— Description of the task —
Looking at the listing beneath, work out how many lines hold "bodies" and report only that figure.

— Recorded data —
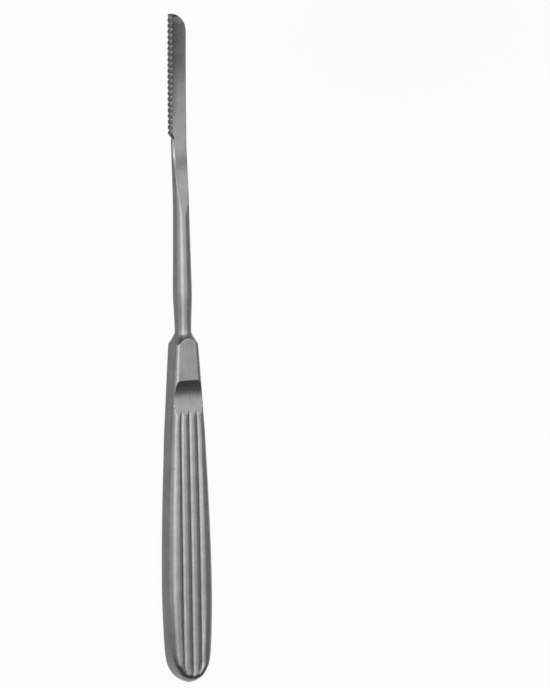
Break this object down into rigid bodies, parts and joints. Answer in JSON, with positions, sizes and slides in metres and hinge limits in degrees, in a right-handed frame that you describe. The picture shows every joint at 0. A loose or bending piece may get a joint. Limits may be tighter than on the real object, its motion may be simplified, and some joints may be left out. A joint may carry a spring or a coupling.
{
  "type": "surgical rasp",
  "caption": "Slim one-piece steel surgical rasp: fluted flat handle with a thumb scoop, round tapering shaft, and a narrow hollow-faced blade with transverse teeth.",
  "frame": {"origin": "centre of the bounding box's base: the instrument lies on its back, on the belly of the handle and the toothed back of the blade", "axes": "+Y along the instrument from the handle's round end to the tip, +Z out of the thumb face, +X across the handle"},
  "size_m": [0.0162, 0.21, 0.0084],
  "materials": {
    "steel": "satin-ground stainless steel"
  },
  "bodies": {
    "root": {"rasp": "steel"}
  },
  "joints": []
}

— Reply —
2